• SOURCE MATERIAL
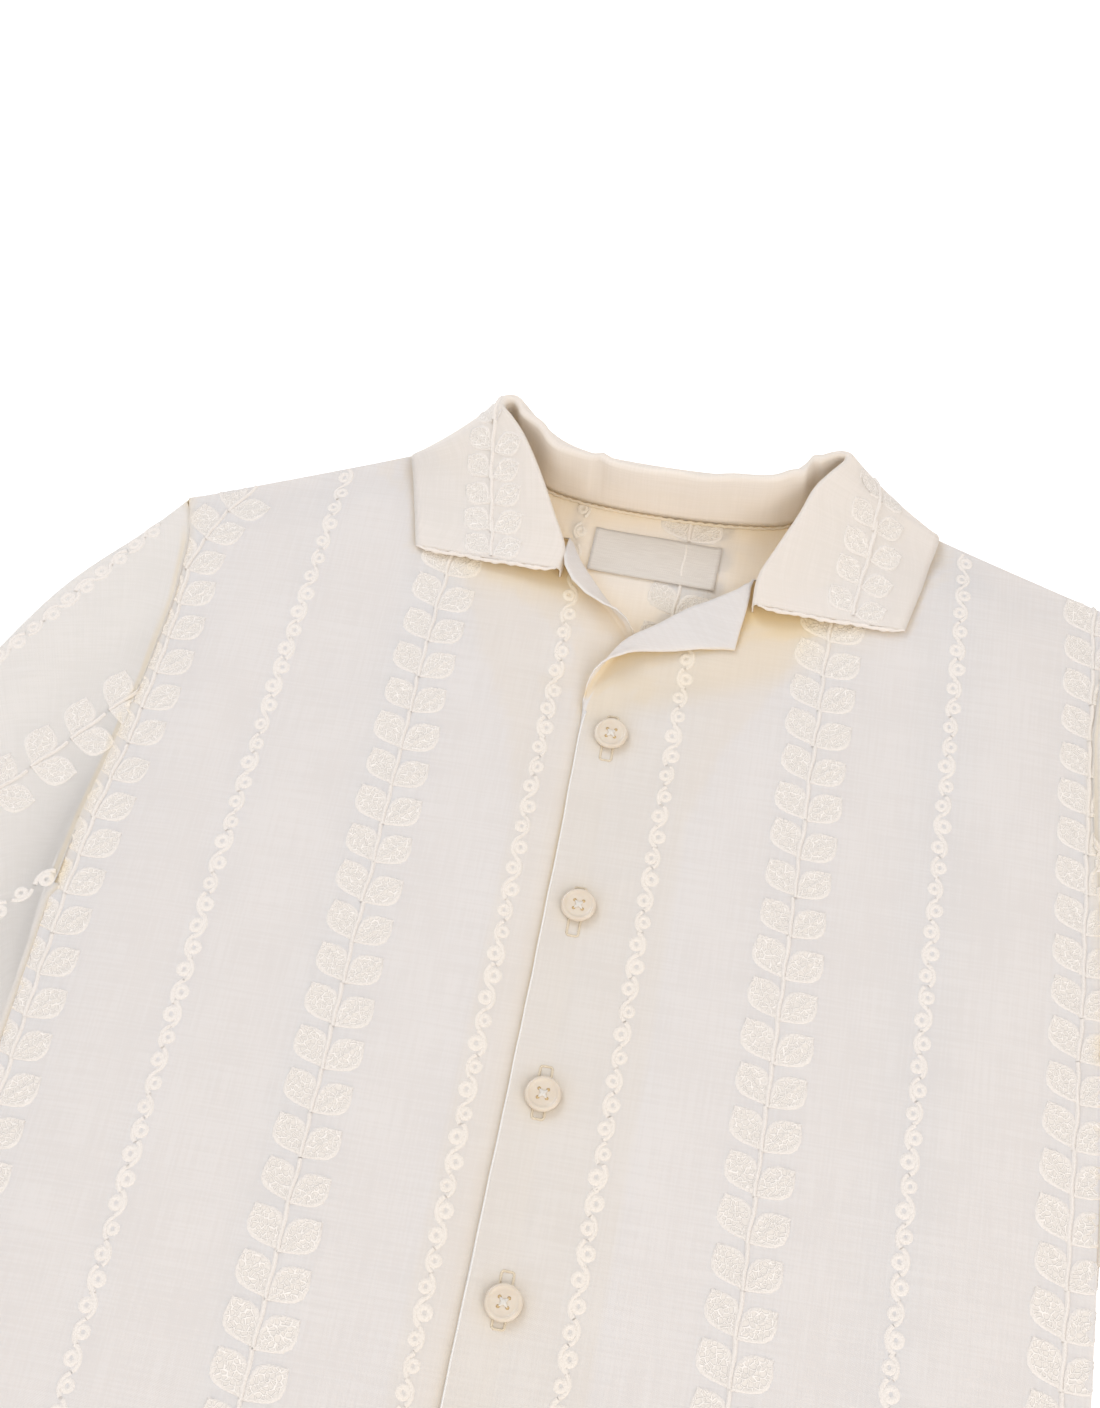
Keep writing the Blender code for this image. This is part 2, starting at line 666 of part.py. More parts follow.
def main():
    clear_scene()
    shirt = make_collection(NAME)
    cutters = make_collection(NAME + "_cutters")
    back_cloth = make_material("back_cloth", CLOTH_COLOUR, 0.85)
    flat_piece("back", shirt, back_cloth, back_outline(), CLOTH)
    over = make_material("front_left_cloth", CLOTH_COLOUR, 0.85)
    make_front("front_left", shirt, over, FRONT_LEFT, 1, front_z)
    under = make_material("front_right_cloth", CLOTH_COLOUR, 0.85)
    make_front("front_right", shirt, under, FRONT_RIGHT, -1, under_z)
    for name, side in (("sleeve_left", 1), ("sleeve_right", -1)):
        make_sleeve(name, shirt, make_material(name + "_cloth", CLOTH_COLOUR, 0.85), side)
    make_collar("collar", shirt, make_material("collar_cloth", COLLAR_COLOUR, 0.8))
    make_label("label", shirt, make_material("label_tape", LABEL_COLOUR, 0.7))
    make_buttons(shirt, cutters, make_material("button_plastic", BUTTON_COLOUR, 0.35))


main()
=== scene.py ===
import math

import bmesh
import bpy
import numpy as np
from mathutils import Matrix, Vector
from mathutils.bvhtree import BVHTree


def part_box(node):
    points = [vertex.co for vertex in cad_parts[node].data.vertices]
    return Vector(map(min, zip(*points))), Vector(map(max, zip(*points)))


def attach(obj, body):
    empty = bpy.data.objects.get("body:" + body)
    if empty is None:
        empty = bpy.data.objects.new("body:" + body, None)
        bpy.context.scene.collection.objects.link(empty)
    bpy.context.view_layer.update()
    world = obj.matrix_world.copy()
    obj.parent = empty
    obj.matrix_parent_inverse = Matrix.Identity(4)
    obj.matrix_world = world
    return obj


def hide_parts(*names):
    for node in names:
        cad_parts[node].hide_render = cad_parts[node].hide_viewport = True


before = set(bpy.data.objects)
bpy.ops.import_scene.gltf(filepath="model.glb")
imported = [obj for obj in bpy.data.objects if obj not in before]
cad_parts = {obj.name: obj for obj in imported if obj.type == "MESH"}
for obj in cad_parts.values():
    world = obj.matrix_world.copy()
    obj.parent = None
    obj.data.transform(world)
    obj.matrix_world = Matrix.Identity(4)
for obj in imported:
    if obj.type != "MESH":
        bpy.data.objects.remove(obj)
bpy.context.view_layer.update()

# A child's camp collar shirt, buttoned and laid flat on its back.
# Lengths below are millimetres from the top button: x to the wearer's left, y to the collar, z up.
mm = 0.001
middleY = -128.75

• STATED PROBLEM
Each line of the listing should be copied exactly.

• OUTPUT OF THE EXERCISE
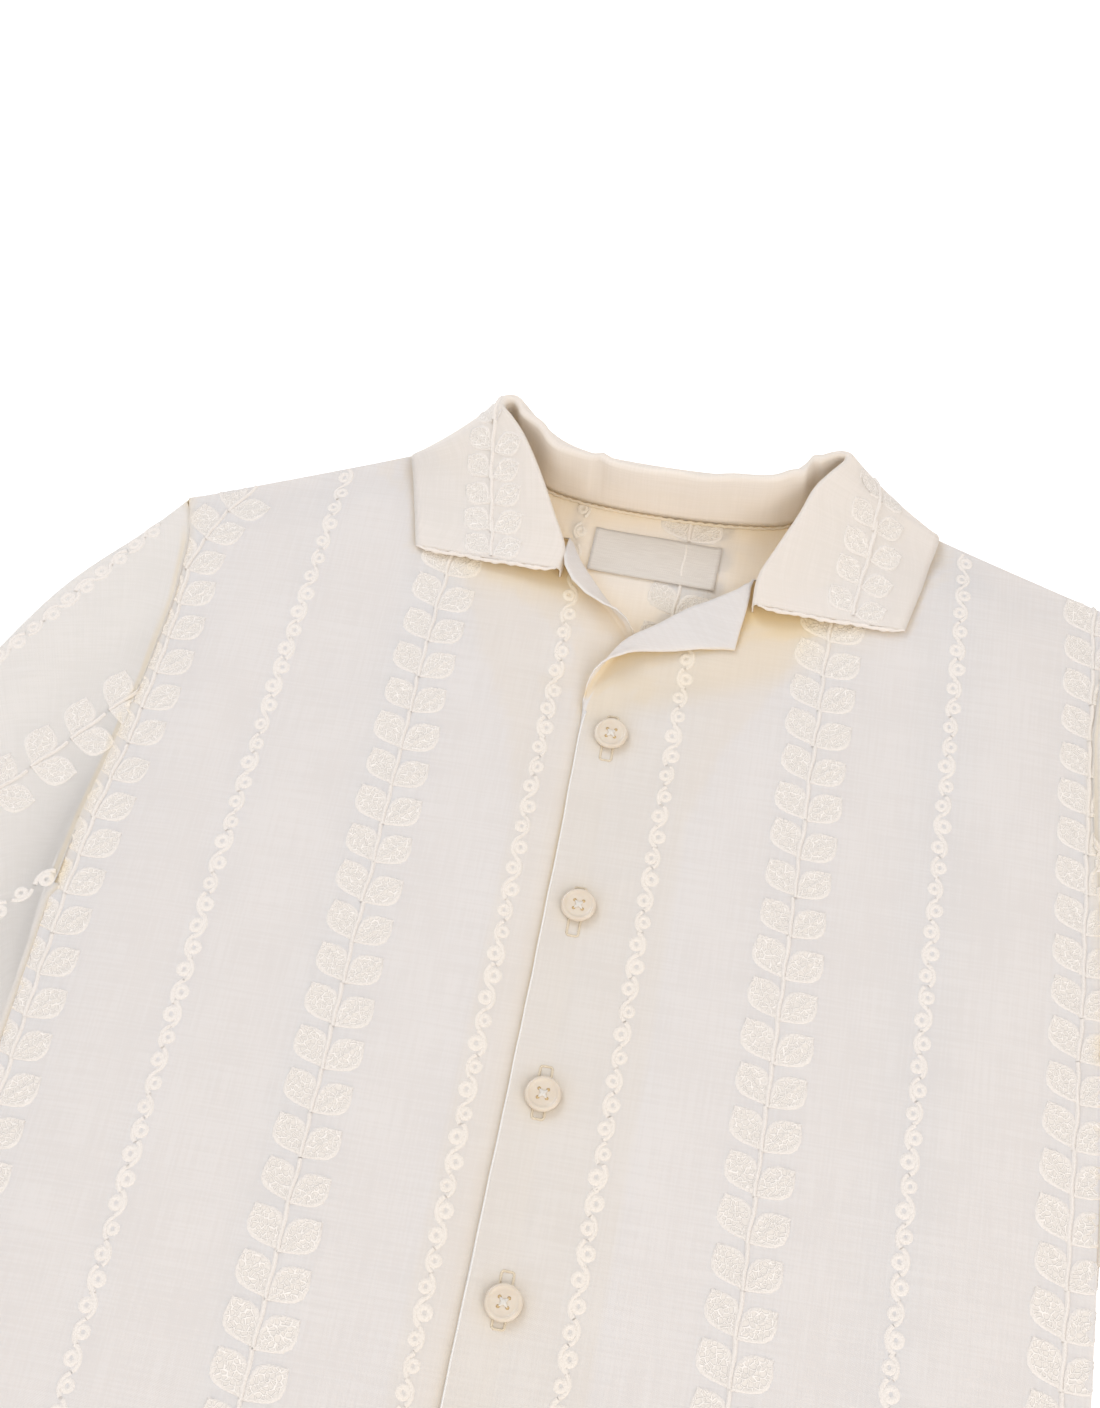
Keep writing the Blender code for this image. This is part 2, starting at line 666 of part.py. More parts follow.
def main():
    clear_scene()
    shirt = make_collection(NAME)
    cutters = make_collection(NAME + "_cutters")
    back_cloth = make_material("back_cloth", CLOTH_COLOUR, 0.85)
    flat_piece("back", shirt, back_cloth, back_outline(), CLOTH)
    over = make_material("front_left_cloth", CLOTH_COLOUR, 0.85)
    make_front("front_left", shirt, over, FRONT_LEFT, 1, front_z)
    under = make_material("front_right_cloth", CLOTH_COLOUR, 0.85)
    make_front("front_right", shirt, under, FRONT_RIGHT, -1, under_z)
    for name, side in (("sleeve_left", 1), ("sleeve_right", -1)):
        make_sleeve(name, shirt, make_material(name + "_cloth", CLOTH_COLOUR, 0.85), side)
    make_collar("collar", shirt, make_material("collar_cloth", COLLAR_COLOUR, 0.8))
    make_label("label", shirt, make_material("label_tape", LABEL_COLOUR, 0.7))
    make_buttons(shirt, cutters, make_material("button_plastic", BUTTON_COLOUR, 0.35))


main()
=== scene.py ===
import math

import bmesh
import bpy
import numpy as np
from mathutils import Matrix, Vector
from mathutils.bvhtree import BVHTree


def part_box(node):
    points = [vertex.co for vertex in cad_parts[node].data.vertices]
    return Vector(map(min, zip(*points))), Vector(map(max, zip(*points)))


def attach(obj, body):
    empty = bpy.data.objects.get("body:" + body)
    if empty is None:
        empty = bpy.data.objects.new("body:" + body, None)
        bpy.context.scene.collection.objects.link(empty)
    bpy.context.view_layer.update()
    world = obj.matrix_world.copy()
    obj.parent = empty
    obj.matrix_parent_inverse = Matrix.Identity(4)
    obj.matrix_world = world
    return obj


def hide_parts(*names):
    for node in names:
        cad_parts[node].hide_render = cad_parts[node].hide_viewport = True


before = set(bpy.data.objects)
bpy.ops.import_scene.gltf(filepath="model.glb")
imported = [obj for obj in bpy.data.objects if obj not in before]
cad_parts = {obj.name: obj for obj in imported if obj.type == "MESH"}
for obj in cad_parts.values():
    world = obj.matrix_world.copy()
    obj.parent = None
    obj.data.transform(world)
    obj.matrix_world = Matrix.Identity(4)
for obj in imported:
    if obj.type != "MESH":
        bpy.data.objects.remove(obj)
bpy.context.view_layer.update()

# A child's camp collar shirt, buttoned and laid flat on its back.
# Lengths below are millimetres from the top button: x to the wearer's left, y to the collar, z up.
mm = 0.001
middleY = -128.75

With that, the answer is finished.